|Title:||Haz-Mat Course Book|
This was the next in an ongoing series of assembled course materials that I have to read as a volunteer fire fighter. It was, frankly, dry as dust. The main things I need to know as a fire fighter coming onto any event scene are:
- Be aware that apparently non-hazardous materials events might actually be (or become) haz-mat events
- If a haz-mat situation is discovered, I get to:
- worry about everyone's safety, including my own
- setup a perimeter around the haz-mat, maybe rescue people (depending on a risk/benefit analysis), and deny entry to anyone wanting in
- call in the big guns who know how to deal with haz-mat situations better than I do
Accompanying that tome was three days of in-class training to be told about this stuff.

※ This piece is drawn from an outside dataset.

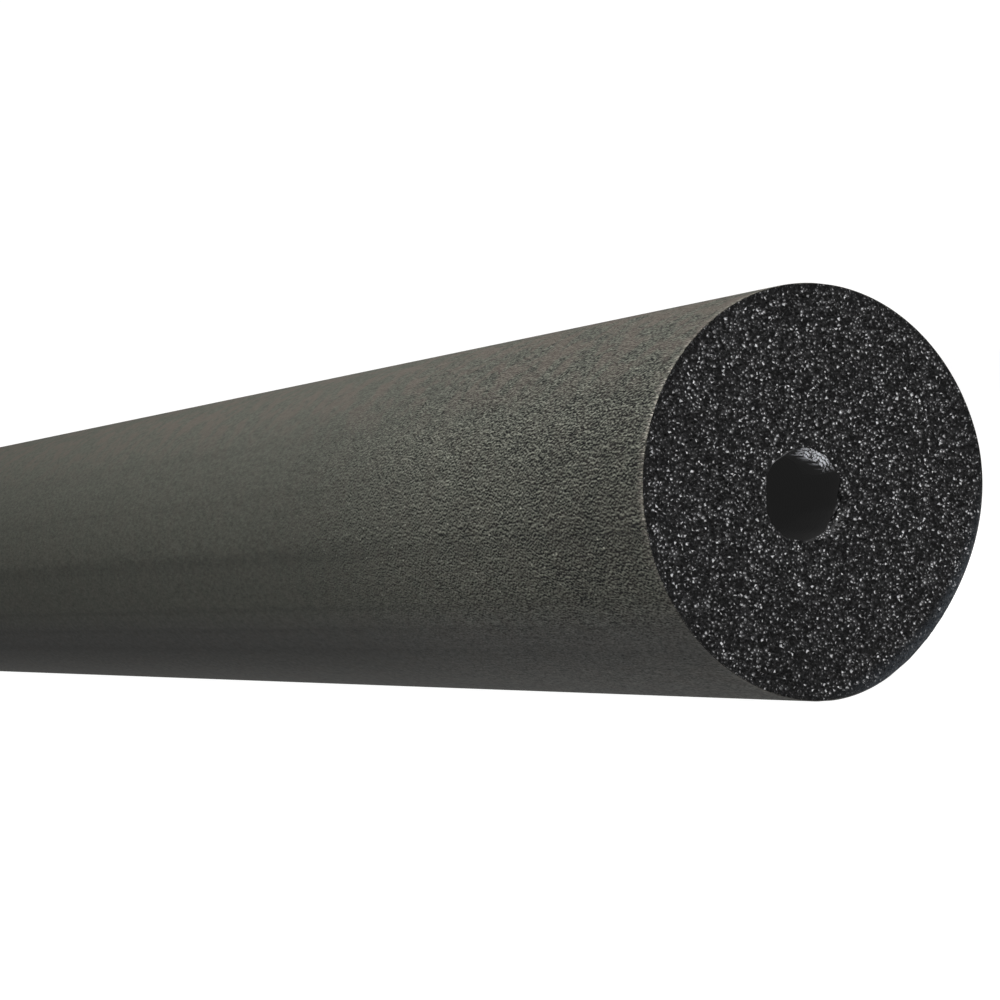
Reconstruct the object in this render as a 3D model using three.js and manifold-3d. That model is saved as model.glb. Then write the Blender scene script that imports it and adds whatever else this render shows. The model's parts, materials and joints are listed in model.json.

To be honest, I am happy I took the training and read the book. My eyes are opened a bit wider to the real issues around haz-mat events. In reality, though, most of that eye opening experience comes from the real-life stories that the instructors told us about haz-mat situations they've been involved in. Some nasty things happen to fire fighters.
The volunteer company I am in responds to accidents on something like seven miles of the main highway between San Jose and Santa Cruz, CA. A huge amount of cargo is hauled over that road each day, some of it hazardous, and nearly all of it unmarked. The things that could happen there are a bit scary. Never-the-less, I will continue my studies and make myself available to respond to calls as soon as my training allows. This course - and the book - are a state mandated part of the training that lets me do this. I can live with that.
In a followup post to the original review, I added this:
In the interest of sharing lots of possibly useless information...
There are 2 major ways that hazardous materials are identified, that I know of, so far:
- On trucks there are department of transportation (DOT) mandated placards for some loads and contents.
- On buildings, tanks, and other stationary things, there is an "NFPA 704" placard.
These are diamond shaped placards, generally containing a magic number, and often a symbol of some sort, or at least some unique color scheme. They are defined in a book called the "Emergency Response Guidebook". You can find and download a mid sized PDF version of that book online here: http://phmsa.dot.gov/hazmat/library/erg, and if you google "Emergency Response Guidebook" you'll find a few places that sell hard copies for a reasonable fee.
This book contains ways to identify some of the hazardous materials that are hauled around in trucks. There are several sections of the book:
- White Section: general information on placards, placarding requirements, etc.
- Yellow Section: look up a number to determine material (or class of material) and proper initial response data.
- Blue Section: look up a material by name.
- Orange Section: guide pages to describe how to handle the spill initially.
- Green Section: isolation and protective action (evacuate or shelter in place, depending on many things) distances for the really bad stuff, which is highlighted in the yellow and blue sections. (This is the "methyl-ethyl-die-for-sure-inol" section, as my instructors called it.)
Me, driving the car: "Hey, what's in that truck? Placard number 2810."Yes, VX really is listed in here. Along with 5 forms of uranium hexafluoride, the nastiest of which (I think) is called "Uranium hexafluoride, fissile containing more than 1% Uranium-235." If you see a truck placarded 2977, I'd keep my distance. Then again, the military is not required to placard any of their trucks, regardless of what they are carrying. Not good.
My wife, thumbing through the book: "VX nerve gas."
Me: "I think I'll back off."
NFPA 704 Placards
The NFPA is the National Fire Protection Association. They created the standard (number 704) that defines the 4 color (blue, red, yellow, white) diamond placards you have seen on tanks, buildings, etc. You can find a short but reasonable description of that standard here: http://en.wikipedia.org/wiki/NFPA_704. Alternately, you can buy the entire description of the standard from here: http://www.nfpa.org/aboutthecodes/AboutTheCodes.asp?DocNum=704&cookie%5Ftest=1. A brief description, though, is as follows:
The 3 colored diamonds each contains a number ranging from 0 to 4. 0 means no hazard. 4 means a very high hazard. The 4th (white) diamond has other information in it. The colors each have a specific meaning, starting from the left and working clockwise:
- Blue: health hazards
- Red: flammability hazard
- Yellow: reactivity hazard
- White: symbols indicating unusual or specific hazards.
- a severe health hazard
- a moderate flammability hazard
- a low reaction hazard
- whatever it is reacts badly to water
I hope all of this information is interesting to someone other than me.